Beginning with the line where "before = set(bpy.data.objects)" appears, retype every remaining line of the data below, both the first and last included.
___
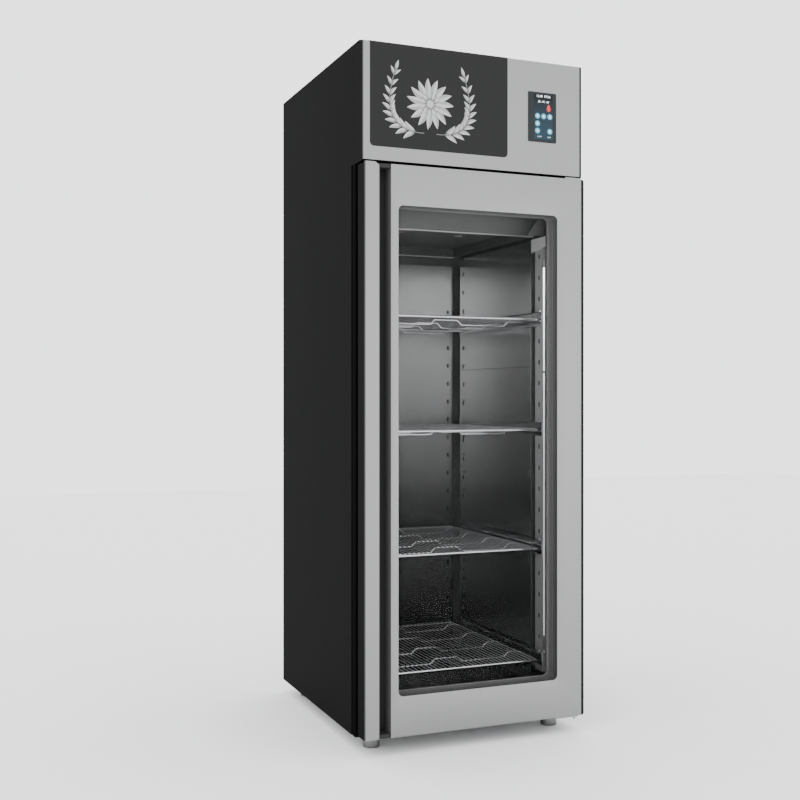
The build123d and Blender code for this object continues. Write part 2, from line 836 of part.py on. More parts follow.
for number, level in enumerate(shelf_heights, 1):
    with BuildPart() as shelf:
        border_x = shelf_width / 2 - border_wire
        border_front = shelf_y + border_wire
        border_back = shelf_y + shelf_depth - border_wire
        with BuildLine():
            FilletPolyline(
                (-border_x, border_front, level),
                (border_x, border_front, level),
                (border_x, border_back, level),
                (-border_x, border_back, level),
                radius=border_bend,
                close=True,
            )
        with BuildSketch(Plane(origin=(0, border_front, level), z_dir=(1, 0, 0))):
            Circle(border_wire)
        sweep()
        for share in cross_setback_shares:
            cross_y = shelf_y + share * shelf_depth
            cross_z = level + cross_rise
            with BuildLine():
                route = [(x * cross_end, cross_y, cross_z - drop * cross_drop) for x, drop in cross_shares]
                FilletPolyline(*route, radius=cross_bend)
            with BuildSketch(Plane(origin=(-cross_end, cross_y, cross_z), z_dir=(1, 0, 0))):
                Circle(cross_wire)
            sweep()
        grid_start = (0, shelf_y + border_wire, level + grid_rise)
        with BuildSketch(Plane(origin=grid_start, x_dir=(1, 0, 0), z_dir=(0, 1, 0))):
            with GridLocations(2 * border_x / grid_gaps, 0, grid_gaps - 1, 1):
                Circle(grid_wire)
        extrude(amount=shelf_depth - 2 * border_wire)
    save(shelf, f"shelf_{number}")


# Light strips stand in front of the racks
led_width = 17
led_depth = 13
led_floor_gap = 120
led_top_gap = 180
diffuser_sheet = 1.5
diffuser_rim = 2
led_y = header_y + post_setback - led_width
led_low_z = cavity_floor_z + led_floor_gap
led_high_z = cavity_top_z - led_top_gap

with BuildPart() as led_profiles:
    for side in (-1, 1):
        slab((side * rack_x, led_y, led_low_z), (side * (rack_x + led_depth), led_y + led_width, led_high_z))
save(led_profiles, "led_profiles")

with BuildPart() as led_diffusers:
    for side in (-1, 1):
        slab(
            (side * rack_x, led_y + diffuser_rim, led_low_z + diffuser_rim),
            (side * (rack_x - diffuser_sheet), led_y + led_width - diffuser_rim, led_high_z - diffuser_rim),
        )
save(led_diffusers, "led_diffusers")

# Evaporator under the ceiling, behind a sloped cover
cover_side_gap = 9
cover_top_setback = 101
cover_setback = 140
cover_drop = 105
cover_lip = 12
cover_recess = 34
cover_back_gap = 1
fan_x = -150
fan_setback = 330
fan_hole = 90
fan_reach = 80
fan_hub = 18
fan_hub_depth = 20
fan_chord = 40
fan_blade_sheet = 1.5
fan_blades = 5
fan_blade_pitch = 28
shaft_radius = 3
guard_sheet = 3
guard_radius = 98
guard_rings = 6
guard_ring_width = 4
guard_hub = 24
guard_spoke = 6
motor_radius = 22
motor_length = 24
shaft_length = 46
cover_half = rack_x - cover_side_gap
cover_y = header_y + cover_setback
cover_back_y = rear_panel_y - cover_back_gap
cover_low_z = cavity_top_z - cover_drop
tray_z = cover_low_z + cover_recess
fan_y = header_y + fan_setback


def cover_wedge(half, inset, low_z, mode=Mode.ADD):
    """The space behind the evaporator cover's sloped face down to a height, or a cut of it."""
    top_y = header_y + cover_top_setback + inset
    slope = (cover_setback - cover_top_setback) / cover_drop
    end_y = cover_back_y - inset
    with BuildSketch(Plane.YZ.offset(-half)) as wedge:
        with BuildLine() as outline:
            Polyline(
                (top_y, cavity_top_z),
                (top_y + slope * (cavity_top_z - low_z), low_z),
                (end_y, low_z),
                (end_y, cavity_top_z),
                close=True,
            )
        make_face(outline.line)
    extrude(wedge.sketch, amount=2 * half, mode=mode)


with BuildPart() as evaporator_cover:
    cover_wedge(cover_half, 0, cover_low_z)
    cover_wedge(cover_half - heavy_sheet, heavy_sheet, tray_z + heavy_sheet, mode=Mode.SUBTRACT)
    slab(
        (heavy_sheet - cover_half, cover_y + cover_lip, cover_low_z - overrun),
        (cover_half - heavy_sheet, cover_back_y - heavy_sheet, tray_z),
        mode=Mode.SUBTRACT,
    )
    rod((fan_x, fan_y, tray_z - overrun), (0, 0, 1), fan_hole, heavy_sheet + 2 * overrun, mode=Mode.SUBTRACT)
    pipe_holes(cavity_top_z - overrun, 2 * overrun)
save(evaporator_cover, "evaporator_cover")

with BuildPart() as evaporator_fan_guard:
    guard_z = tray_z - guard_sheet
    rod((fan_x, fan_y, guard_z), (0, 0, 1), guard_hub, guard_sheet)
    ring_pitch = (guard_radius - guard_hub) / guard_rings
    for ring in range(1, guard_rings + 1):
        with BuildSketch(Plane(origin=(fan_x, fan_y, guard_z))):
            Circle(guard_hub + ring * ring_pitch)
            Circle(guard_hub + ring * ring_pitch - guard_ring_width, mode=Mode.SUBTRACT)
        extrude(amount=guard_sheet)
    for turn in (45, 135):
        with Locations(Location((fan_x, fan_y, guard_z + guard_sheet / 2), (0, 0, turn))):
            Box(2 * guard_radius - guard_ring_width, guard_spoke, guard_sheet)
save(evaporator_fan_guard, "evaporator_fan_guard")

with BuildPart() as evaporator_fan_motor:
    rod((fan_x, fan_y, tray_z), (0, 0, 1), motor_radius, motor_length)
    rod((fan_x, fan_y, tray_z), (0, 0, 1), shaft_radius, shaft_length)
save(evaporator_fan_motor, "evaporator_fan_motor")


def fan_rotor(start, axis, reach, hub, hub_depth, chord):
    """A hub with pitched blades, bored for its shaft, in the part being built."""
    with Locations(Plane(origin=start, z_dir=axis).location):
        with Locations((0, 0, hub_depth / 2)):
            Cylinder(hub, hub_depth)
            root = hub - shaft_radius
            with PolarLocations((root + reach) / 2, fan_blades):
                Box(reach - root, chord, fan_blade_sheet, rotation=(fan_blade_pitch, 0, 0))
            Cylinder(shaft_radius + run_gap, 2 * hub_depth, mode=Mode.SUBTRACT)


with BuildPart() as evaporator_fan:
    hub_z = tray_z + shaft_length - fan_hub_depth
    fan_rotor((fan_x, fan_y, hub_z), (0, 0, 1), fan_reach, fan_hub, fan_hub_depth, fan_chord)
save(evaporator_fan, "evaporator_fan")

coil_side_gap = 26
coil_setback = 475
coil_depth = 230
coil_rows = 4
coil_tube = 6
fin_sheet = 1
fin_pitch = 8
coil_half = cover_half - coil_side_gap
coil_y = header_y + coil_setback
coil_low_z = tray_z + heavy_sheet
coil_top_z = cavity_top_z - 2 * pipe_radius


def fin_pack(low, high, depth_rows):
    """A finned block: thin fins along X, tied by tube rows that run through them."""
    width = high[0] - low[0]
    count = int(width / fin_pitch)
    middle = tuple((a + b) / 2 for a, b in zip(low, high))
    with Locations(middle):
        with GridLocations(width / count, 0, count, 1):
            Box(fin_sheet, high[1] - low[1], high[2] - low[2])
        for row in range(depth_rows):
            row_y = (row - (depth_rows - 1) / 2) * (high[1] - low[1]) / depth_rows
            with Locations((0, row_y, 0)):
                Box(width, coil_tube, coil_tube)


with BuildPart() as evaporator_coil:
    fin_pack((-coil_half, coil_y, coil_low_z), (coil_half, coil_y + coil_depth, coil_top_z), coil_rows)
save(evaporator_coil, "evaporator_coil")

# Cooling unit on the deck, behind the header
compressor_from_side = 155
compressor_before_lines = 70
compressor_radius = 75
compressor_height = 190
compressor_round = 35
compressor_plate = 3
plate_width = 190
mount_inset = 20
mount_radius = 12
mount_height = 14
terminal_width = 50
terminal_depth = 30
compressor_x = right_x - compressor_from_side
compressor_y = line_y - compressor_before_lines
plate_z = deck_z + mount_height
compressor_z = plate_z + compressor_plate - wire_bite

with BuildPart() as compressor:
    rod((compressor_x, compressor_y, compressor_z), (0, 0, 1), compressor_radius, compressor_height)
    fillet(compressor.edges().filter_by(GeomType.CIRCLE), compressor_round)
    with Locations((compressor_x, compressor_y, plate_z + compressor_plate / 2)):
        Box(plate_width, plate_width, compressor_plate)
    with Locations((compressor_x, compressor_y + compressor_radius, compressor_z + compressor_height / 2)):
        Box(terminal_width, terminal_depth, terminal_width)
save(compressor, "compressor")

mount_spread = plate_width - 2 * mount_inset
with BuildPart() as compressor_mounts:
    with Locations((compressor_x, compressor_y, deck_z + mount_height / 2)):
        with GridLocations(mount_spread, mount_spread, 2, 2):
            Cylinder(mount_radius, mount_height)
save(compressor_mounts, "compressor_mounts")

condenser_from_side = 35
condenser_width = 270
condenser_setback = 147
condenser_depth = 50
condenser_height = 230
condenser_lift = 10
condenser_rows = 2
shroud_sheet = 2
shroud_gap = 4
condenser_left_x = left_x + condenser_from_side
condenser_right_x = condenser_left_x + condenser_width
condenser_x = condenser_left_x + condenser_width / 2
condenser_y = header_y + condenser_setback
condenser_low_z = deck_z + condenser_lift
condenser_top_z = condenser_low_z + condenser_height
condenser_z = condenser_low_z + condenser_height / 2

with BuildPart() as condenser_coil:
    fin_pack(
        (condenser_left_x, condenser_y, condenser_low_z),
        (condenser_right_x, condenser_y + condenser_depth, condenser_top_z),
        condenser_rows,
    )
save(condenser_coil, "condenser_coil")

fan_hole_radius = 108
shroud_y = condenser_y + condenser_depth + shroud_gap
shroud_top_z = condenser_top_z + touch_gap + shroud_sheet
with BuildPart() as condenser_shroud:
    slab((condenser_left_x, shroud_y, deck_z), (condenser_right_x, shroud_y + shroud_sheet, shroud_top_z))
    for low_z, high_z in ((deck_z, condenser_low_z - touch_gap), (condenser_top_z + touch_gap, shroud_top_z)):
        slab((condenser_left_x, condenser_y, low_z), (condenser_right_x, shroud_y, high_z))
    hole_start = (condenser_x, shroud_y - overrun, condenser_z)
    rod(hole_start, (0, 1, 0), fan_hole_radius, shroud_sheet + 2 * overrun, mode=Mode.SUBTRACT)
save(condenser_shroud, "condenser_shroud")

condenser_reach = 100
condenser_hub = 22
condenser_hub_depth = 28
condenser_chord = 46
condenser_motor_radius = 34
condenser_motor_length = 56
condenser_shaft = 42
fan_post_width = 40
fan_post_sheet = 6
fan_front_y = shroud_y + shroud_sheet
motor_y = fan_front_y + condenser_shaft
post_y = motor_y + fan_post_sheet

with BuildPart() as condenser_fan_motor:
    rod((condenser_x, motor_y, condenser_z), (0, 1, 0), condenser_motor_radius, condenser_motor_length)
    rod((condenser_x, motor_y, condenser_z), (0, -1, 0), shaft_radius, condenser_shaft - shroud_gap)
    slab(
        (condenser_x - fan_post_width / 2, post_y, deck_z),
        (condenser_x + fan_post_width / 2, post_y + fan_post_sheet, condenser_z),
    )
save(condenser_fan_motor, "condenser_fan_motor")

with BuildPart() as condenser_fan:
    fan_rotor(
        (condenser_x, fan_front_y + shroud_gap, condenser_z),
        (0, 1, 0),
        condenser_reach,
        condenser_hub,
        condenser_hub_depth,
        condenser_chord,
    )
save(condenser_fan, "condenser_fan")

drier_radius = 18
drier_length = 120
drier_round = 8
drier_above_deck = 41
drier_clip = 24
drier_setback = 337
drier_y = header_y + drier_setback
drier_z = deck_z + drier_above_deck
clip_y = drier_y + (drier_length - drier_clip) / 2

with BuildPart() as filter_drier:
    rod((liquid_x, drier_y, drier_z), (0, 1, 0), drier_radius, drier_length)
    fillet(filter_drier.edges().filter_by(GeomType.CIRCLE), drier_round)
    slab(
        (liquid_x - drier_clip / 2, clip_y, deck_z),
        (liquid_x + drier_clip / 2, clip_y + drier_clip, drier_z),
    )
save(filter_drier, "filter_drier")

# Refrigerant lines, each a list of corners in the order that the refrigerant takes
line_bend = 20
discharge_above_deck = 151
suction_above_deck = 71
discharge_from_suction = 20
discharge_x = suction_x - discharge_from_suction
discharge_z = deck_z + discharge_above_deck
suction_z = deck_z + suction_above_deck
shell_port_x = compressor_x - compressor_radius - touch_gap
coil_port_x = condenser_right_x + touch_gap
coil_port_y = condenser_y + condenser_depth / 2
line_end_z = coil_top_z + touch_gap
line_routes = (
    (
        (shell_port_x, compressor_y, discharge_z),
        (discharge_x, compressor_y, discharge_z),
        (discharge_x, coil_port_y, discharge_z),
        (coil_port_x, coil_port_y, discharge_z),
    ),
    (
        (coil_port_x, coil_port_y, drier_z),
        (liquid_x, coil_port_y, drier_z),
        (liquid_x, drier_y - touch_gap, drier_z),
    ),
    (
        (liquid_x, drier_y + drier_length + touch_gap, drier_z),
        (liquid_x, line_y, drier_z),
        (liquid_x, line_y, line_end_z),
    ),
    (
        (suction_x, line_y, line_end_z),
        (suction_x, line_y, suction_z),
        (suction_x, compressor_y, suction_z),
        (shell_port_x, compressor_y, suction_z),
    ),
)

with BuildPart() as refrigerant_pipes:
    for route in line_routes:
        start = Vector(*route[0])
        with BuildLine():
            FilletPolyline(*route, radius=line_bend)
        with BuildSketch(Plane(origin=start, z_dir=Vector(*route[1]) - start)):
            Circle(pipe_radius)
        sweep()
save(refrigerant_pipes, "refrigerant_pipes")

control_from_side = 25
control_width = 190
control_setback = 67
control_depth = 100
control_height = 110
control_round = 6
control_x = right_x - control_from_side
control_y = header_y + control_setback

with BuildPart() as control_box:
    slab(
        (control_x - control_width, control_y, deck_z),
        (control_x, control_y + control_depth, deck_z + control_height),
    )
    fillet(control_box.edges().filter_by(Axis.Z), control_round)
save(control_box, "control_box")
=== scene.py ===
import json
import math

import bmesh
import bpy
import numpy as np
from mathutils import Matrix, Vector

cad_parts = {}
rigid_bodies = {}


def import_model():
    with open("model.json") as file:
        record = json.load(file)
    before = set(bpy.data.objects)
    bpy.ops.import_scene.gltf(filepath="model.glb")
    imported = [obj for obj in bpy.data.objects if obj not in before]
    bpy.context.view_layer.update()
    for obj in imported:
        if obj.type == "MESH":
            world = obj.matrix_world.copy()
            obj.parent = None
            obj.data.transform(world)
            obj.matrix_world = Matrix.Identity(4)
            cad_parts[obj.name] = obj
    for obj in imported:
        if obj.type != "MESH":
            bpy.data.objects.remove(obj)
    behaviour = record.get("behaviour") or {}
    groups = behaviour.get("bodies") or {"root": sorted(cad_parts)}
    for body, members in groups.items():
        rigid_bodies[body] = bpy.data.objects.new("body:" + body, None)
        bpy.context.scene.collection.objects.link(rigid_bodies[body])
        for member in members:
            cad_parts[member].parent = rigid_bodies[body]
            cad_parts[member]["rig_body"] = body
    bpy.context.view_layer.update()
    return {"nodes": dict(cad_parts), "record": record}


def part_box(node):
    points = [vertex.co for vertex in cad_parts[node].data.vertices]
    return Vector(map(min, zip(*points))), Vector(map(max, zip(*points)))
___
=== ANSWER TO THIS TASK ===
    before = set(bpy.data.objects)
    bpy.ops.import_scene.gltf(filepath="model.glb")
    imported = [obj for obj in bpy.data.objects if obj not in before]
    bpy.context.view_layer.update()
    for obj in imported:
        if obj.type == "MESH":
            world = obj.matrix_world.copy()
            obj.parent = None
            obj.data.transform(world)
            obj.matrix_world = Matrix.Identity(4)
            cad_parts[obj.name] = obj
    for obj in imported:
        if obj.type != "MESH":
            bpy.data.objects.remove(obj)
    behaviour = record.get("behaviour") or {}
    groups = behaviour.get("bodies") or {"root": sorted(cad_parts)}
    for body, members in groups.items():
        rigid_bodies[body] = bpy.data.objects.new("body:" + body, None)
        bpy.context.scene.collection.objects.link(rigid_bodies[body])
        for member in members:
            cad_parts[member].parent = rigid_bodies[body]
            cad_parts[member]["rig_body"] = body
    bpy.context.view_layer.update()
    return {"nodes": dict(cad_parts), "record": record}


def part_box(node):
    points = [vertex.co for vertex in cad_parts[node].data.vertices]
    return Vector(map(min, zip(*points))), Vector(map(max, zip(*points)))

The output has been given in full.